SIR – I am pleased that Simon Kingston is glad (‘Disappointment at pre-judgement of History Festival,’ June 10th). However, he has not allayed fears that the West Cork History Festival promotes a narrow view of Ireland’s independence struggle.

He mentions Professor Eunan O’Halpin, who I omitted in my original letter. Prof O'Halpin narrated a two-part television programme in 2013. Part one dug up a field in Laois, in a futile attempt to uncover two disappeared IRA bodies from the 1920-21 period.

Futile because it turned out that the IRA did not shoot them. They survived the conflict unscathed. After that damp squib, in part two, Prof O'Halpin made exaggerated claims about the number of spies shot by the Cork IRA, and about the supposed innocence of those verifiably killed.

In the interests of inclusivity, I note that I also failed to mention the presence of Ruth Dudley Edwards, another aficionado of the excitable Kevin Myers-Eoghan Harris school of revisionism.

I would be very happy to accept Simon Kingston’s kind invitation to attend, were it not for the €180 price of admission, including dinner, excluding accommodation. If I eat a pack lunch (forgoing dinner) and sleep (like many homeless people today) in my car, I am afraid €80 is still too steep.

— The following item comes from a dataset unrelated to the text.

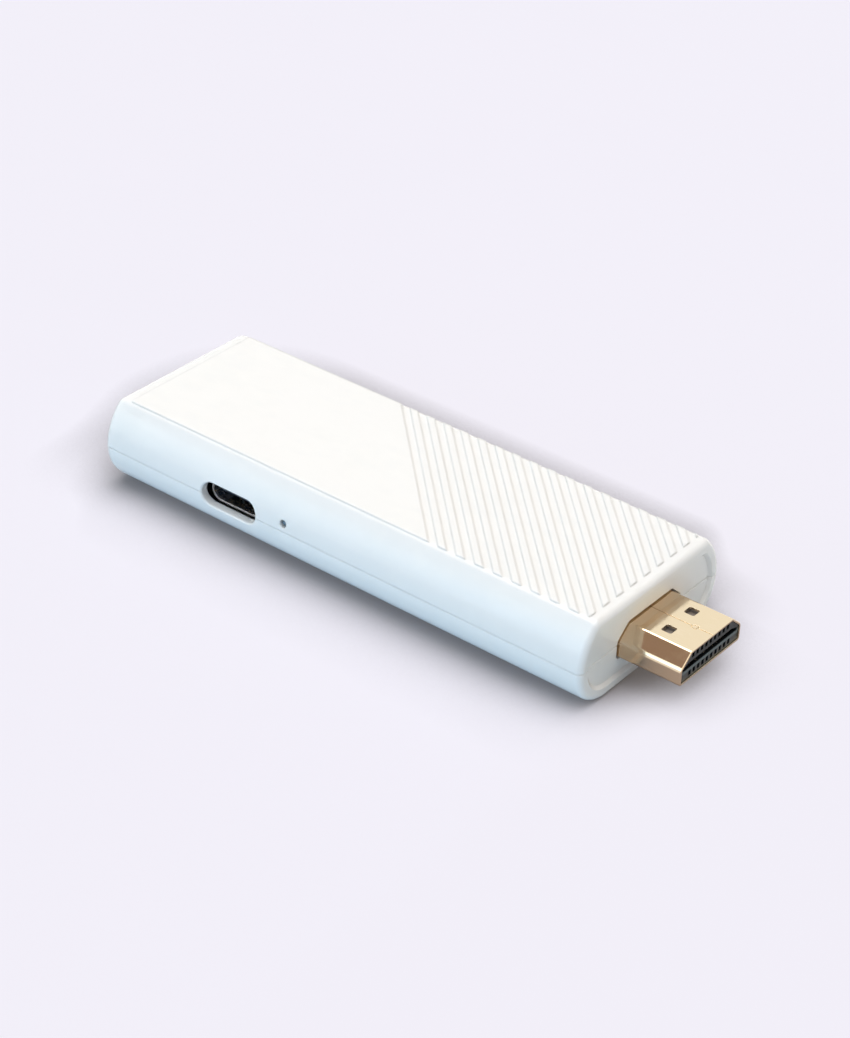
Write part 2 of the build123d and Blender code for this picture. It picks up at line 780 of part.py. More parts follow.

I daresay the cost is beyond that of many of the fine Cork people I know, who I am sure feel as I do that the festival programme represents a co-location of the converted. I have no problem with the advertised participants chatting amongst themselves, rather like the RIC in 1920 confined to barracks.

However, the festival is advertised as supported and funded (how much?) by Fáilte Ireland and is patronised by other fine persons. It appears broader than it actually is.

Perhaps the secretive organising committee, whose names are not on the festival website (please correct), could consider issuing further invitations. There is still time.

Perhaps also, in the interests of actual debate, some of the similarly-minded, advertised to speak, might volunteer to forgo their place. A different point of view might refresh the cloying atmosphere promoted by the current programme.

Yours sincerely,

Tom Cooper,

Templeogue,

Dublin 6W.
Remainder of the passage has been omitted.